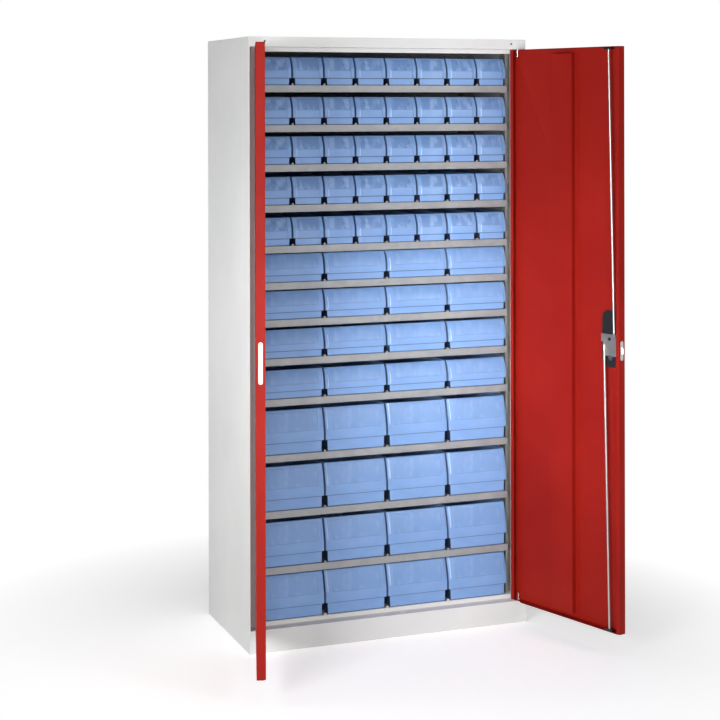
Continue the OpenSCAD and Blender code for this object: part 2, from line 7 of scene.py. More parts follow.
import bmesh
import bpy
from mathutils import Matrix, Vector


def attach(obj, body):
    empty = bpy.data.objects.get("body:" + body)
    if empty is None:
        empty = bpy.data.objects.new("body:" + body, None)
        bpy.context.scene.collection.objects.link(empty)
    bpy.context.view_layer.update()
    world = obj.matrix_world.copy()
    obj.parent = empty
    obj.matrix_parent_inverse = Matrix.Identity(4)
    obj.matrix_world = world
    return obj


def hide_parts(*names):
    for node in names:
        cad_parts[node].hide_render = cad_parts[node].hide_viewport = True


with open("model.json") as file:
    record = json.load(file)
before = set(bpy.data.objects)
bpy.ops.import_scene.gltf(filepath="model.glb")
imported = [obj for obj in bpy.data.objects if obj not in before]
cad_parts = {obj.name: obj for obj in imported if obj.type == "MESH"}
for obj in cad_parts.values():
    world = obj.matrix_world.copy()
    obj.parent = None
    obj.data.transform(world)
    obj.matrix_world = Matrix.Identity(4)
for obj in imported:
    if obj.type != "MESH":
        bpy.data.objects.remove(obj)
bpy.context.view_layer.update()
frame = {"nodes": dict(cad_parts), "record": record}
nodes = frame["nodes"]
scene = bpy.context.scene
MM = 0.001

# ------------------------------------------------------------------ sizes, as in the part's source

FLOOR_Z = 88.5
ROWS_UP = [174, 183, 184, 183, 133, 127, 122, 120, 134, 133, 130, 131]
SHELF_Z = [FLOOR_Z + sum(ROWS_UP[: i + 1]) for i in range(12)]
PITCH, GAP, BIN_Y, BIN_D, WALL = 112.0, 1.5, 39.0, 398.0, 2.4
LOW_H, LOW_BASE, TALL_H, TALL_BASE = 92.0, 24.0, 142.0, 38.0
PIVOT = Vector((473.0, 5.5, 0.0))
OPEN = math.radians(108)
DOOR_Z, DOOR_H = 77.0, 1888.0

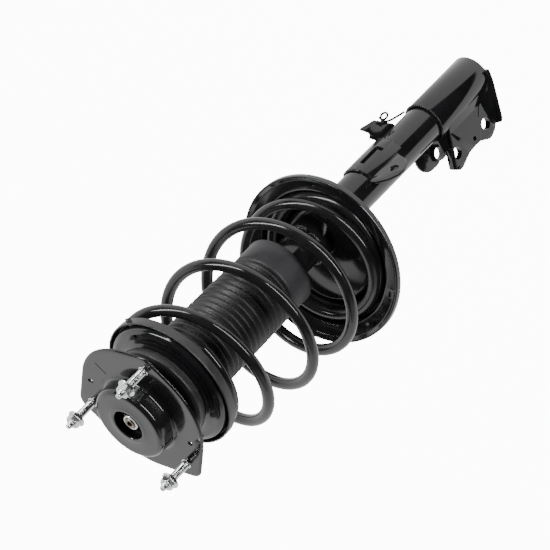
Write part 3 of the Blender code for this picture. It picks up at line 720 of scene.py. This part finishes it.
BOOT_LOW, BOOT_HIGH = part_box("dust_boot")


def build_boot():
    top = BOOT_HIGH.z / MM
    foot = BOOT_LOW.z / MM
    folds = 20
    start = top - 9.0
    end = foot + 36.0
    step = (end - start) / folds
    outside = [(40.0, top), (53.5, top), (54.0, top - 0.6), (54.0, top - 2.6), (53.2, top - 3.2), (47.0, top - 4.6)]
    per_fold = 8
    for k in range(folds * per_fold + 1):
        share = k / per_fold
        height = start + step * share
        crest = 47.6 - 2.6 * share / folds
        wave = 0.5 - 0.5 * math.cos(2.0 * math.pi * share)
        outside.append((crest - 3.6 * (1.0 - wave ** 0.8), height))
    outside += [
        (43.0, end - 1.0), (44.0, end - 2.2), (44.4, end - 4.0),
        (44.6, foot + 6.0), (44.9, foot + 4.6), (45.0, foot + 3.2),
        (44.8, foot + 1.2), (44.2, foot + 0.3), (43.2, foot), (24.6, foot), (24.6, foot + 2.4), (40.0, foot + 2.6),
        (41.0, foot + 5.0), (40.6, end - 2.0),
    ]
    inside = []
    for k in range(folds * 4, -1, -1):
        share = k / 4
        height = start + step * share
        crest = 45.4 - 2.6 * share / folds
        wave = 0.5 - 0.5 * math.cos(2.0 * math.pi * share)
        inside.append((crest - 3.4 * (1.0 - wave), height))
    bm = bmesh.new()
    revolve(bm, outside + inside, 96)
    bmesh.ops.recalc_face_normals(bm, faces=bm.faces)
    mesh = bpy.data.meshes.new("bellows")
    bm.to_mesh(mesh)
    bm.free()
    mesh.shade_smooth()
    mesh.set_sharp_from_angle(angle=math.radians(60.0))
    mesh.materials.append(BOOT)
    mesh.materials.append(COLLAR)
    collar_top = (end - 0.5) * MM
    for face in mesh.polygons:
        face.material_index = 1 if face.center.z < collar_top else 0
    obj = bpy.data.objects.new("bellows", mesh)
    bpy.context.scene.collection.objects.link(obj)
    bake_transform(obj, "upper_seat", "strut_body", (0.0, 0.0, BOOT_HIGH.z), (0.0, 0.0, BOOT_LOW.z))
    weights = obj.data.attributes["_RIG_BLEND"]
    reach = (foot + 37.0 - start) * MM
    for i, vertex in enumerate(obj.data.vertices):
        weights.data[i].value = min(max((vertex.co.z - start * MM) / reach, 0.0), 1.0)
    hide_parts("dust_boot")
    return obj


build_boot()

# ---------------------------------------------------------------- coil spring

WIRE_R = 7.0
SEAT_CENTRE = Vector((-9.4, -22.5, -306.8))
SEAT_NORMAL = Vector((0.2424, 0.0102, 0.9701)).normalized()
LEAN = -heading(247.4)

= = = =

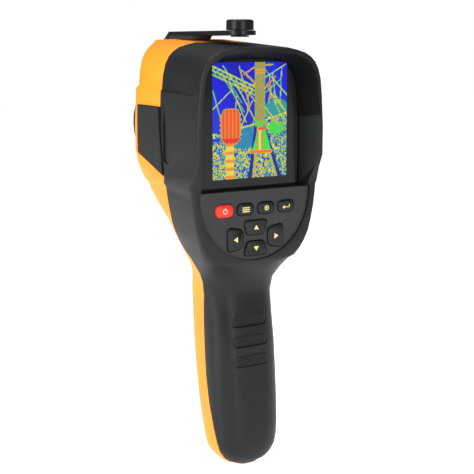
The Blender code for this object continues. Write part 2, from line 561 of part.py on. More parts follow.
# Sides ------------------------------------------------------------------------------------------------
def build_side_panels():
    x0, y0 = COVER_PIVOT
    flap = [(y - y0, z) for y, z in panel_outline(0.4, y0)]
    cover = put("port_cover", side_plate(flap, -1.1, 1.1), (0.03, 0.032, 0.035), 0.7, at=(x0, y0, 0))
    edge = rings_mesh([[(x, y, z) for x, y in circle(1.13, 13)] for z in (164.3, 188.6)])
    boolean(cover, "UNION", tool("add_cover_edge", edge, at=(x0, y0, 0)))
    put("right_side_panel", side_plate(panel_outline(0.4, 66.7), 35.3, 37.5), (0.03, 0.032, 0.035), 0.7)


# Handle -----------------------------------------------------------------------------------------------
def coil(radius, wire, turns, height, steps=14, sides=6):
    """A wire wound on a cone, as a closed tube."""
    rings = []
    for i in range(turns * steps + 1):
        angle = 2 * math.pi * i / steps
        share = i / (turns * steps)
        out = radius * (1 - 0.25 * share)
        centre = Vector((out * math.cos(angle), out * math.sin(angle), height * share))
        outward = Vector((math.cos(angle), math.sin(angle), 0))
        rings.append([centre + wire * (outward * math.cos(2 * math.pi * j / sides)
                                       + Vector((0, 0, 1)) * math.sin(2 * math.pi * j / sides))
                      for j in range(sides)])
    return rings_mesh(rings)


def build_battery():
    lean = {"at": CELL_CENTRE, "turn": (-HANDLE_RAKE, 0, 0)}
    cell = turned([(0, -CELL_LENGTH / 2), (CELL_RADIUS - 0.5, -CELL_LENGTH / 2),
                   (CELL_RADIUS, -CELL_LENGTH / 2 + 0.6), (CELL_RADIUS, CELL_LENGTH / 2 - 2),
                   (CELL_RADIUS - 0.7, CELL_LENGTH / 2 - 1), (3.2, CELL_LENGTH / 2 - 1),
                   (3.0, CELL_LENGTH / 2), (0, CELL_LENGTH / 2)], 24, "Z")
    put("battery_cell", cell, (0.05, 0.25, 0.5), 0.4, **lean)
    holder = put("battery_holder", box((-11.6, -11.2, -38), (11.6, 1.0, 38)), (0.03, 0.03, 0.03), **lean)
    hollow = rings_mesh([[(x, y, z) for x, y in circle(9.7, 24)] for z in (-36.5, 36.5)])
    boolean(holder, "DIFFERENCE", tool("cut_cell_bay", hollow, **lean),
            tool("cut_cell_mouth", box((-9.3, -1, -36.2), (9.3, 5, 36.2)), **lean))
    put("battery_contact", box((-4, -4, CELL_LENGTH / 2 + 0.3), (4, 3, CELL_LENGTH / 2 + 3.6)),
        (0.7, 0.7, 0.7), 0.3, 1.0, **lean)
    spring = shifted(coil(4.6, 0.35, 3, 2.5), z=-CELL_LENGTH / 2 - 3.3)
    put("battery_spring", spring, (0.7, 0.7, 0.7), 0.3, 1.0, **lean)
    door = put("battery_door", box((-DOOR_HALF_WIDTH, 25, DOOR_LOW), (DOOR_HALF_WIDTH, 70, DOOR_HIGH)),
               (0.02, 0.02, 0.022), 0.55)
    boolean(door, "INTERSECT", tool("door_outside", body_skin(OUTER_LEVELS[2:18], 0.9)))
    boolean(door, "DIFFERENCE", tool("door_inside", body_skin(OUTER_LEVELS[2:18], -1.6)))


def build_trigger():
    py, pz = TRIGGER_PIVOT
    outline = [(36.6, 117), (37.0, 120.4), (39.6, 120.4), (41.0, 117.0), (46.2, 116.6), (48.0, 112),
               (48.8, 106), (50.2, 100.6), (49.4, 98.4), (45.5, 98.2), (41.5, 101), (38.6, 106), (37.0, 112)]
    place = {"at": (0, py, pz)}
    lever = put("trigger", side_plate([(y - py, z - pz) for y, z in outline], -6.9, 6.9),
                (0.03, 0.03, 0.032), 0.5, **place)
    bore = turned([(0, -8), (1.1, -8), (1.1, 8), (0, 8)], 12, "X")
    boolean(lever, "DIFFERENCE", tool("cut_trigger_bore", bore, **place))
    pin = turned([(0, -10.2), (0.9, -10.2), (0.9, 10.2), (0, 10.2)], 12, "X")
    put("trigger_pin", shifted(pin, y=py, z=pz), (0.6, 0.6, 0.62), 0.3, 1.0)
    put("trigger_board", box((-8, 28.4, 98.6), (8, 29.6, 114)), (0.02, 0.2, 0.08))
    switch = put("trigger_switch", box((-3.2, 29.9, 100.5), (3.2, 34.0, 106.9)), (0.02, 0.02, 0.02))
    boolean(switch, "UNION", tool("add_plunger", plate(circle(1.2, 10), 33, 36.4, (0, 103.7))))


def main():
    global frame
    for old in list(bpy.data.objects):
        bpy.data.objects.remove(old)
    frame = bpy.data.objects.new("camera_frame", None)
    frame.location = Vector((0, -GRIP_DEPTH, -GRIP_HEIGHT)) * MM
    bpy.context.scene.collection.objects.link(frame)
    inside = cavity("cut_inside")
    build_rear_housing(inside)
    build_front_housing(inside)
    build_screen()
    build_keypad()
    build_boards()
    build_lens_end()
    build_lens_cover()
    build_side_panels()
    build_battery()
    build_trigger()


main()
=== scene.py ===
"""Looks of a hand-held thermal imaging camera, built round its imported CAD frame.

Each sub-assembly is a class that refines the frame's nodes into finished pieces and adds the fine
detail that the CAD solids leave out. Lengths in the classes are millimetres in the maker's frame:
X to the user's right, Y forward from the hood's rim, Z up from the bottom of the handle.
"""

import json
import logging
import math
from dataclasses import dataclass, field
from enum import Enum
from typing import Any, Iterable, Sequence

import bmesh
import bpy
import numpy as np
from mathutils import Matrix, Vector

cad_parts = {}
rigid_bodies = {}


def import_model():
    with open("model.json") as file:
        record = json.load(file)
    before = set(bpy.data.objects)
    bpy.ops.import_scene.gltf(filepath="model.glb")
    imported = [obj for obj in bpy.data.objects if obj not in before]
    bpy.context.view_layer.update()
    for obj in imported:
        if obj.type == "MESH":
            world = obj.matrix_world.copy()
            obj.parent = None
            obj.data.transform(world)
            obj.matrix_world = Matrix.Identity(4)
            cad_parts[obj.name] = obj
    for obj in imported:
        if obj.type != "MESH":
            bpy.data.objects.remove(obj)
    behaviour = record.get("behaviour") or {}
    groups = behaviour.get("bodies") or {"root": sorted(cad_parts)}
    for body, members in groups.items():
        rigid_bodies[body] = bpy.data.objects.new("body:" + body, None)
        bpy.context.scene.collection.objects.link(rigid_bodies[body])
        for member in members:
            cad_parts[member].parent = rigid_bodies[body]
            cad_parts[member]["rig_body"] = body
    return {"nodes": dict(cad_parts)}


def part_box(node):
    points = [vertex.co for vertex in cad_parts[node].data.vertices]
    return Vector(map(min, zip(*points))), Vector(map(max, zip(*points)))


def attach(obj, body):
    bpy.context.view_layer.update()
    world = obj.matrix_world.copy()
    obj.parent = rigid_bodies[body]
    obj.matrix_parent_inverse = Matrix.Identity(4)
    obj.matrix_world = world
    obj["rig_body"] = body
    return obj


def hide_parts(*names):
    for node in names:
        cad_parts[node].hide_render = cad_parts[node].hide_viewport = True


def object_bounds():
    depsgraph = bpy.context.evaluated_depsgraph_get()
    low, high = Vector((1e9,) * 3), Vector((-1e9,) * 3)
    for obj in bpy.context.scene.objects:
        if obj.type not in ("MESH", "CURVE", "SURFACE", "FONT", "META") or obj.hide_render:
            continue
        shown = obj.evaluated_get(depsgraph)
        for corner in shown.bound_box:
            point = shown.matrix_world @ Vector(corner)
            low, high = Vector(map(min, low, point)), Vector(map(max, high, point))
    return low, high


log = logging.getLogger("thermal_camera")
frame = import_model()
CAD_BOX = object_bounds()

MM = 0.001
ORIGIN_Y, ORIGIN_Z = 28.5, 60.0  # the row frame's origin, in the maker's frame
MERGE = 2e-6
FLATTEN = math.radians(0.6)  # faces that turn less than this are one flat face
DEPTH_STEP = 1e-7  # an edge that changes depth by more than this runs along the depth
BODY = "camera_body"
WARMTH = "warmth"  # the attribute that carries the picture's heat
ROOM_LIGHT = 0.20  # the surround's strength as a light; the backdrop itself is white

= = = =

Extract exactly and only the lines above from the line containing "Continue the OpenSCAD" through the line containing "the part's source", both end lines included.

> _Written solution_
Continue the OpenSCAD and Blender code for this object: part 2, from line 7 of scene.py. More parts follow.
import bmesh
import bpy
from mathutils import Matrix, Vector


def attach(obj, body):
    empty = bpy.data.objects.get("body:" + body)
    if empty is None:
        empty = bpy.data.objects.new("body:" + body, None)
        bpy.context.scene.collection.objects.link(empty)
    bpy.context.view_layer.update()
    world = obj.matrix_world.copy()
    obj.parent = empty
    obj.matrix_parent_inverse = Matrix.Identity(4)
    obj.matrix_world = world
    return obj


def hide_parts(*names):
    for node in names:
        cad_parts[node].hide_render = cad_parts[node].hide_viewport = True


with open("model.json") as file:
    record = json.load(file)
before = set(bpy.data.objects)
bpy.ops.import_scene.gltf(filepath="model.glb")
imported = [obj for obj in bpy.data.objects if obj not in before]
cad_parts = {obj.name: obj for obj in imported if obj.type == "MESH"}
for obj in cad_parts.values():
    world = obj.matrix_world.copy()
    obj.parent = None
    obj.data.transform(world)
    obj.matrix_world = Matrix.Identity(4)
for obj in imported:
    if obj.type != "MESH":
        bpy.data.objects.remove(obj)
bpy.context.view_layer.update()
frame = {"nodes": dict(cad_parts), "record": record}
nodes = frame["nodes"]
scene = bpy.context.scene
MM = 0.001

# ------------------------------------------------------------------ sizes, as in the part's source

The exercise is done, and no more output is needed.